The promotion of liberal values abroad combined with an unprecedented amount of power raise concerns inside Russia. Russia considers NATO a threat because it is part of a larger trend of promoting the western liberal ideology abroad. As Michael Mandelbaum states in Mission Failure, after the Cold War “the main focus of American foreign policy shifted from war to governance, from what other governments did beyond their borders to what thy did and how they were organized within them.” This reorientation of American foreign policy lead to a host of American advancements into Russia’s former sphere of influence with three American lead interventions (twice in former Yugoslavia and one in Afghanistan) and involving itself in the color revolutions of the region. American advances in Ukraine are especially alarming to Moscow as the area has been deeply intertwined with Russian history. When it was not part of Russian territory, it served as the buffer against foreign invasion and gave Russia access to its only warm-water port in Crimea. Despite the high level of strategic interest Russia has in its neighbor, the United States has interfered in their domestic politics for most of Ukraine’s 23 years of independence. As Ted Carpenter correctly notes, how tolerant would the United States be if Russia or China were incrementally pressuring America’s immediate neighbors to reconfigure their political economies to resemble their centralized illiberal models?

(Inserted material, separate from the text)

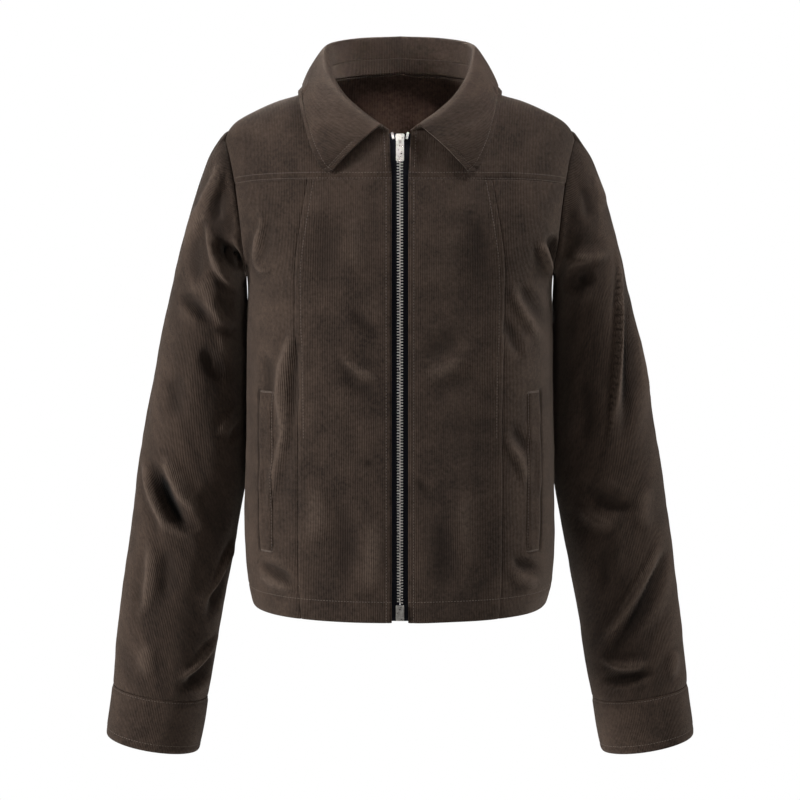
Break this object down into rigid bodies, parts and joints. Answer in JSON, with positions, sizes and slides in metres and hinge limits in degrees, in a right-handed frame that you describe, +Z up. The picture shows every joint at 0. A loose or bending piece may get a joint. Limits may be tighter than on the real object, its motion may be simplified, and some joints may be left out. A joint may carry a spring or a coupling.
{
  "type": "corduroy zip jacket",
  "caption": "Cropped fine-wale corduroy jacket, hollow and filled out, with pointed collar, yoke, slit pockets, cuffs and a metal front zip whose pull tab swings.",
  "frame": {"origin": "middle of the neck, level with the neck seam's side points on the shoulders, where the wearer's shoulders carry the jacket", "axes": "+Z up, the jacket's front faces -Y, +X is the viewer's right seen from the front"},
  "size_m": [0.6332, 0.2475, 0.7627],
  "materials": {
    "corduroy": "dark brown cotton corduroy, fine wales, soft nap",
    "zip_tape": "blue-black woven zip tape",
    "zip_metal": "antique nickel zip metal"
  },
  "bodies": {
    "jacket": {"front-yoke-right": "corduroy", "front-yoke-left": "corduroy", "centre-front-right": "corduroy", "centre-front-left": "corduroy", "side-front-right": "corduroy", "side-front-left": "corduroy", "pocket-welt-right": "corduroy", "pocket-welt-left": "corduroy", "back": "corduroy", "collar-stand": "corduroy", "collar": "corduroy", "sleeve-right": "corduroy", "sleeve-left": "corduroy", "cuff-right": "corduroy", "cuff-left": "corduroy", "zip-tape-right": "zip_tape", "zip-tape-left": "zip_tape", "zip-chain": "zip_metal", "zip-slider": "zip_metal", "zip-stop-right": "zip_metal", "zip-stop-left": "zip_metal", "zip-box": "zip_metal"},
    "pull": {"zip-pull": "zip_metal"}
  },
  "joints": [
    {"name": "pull_swing", "type": "hinge", "parent": "jacket", "child": "pull", "pos_m": [0, -0.09884, -0.06456], "axis": [-1, 0, 0], "range_deg": [0, 150]}
  ]
}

Promoting democracy and a respect for human rights abroad are admirable, but not from the perspective of the Russia’s ruling regime. From Moscow’s perspective, American support for democracy and human rights in their neighborhood is considered to compromise their own regimes influence. The original purpose of NATO was to provide enough security so that the strategically important region would not fall into the orbit of a hostile power. Today, its purpose is to spread liberalism beyond Western Europe and remake the political economies surrounding Russia to be less styled as Russian and more western. When you also include EU expansion, the revanchist Russian foreign policy should not come as a surprise.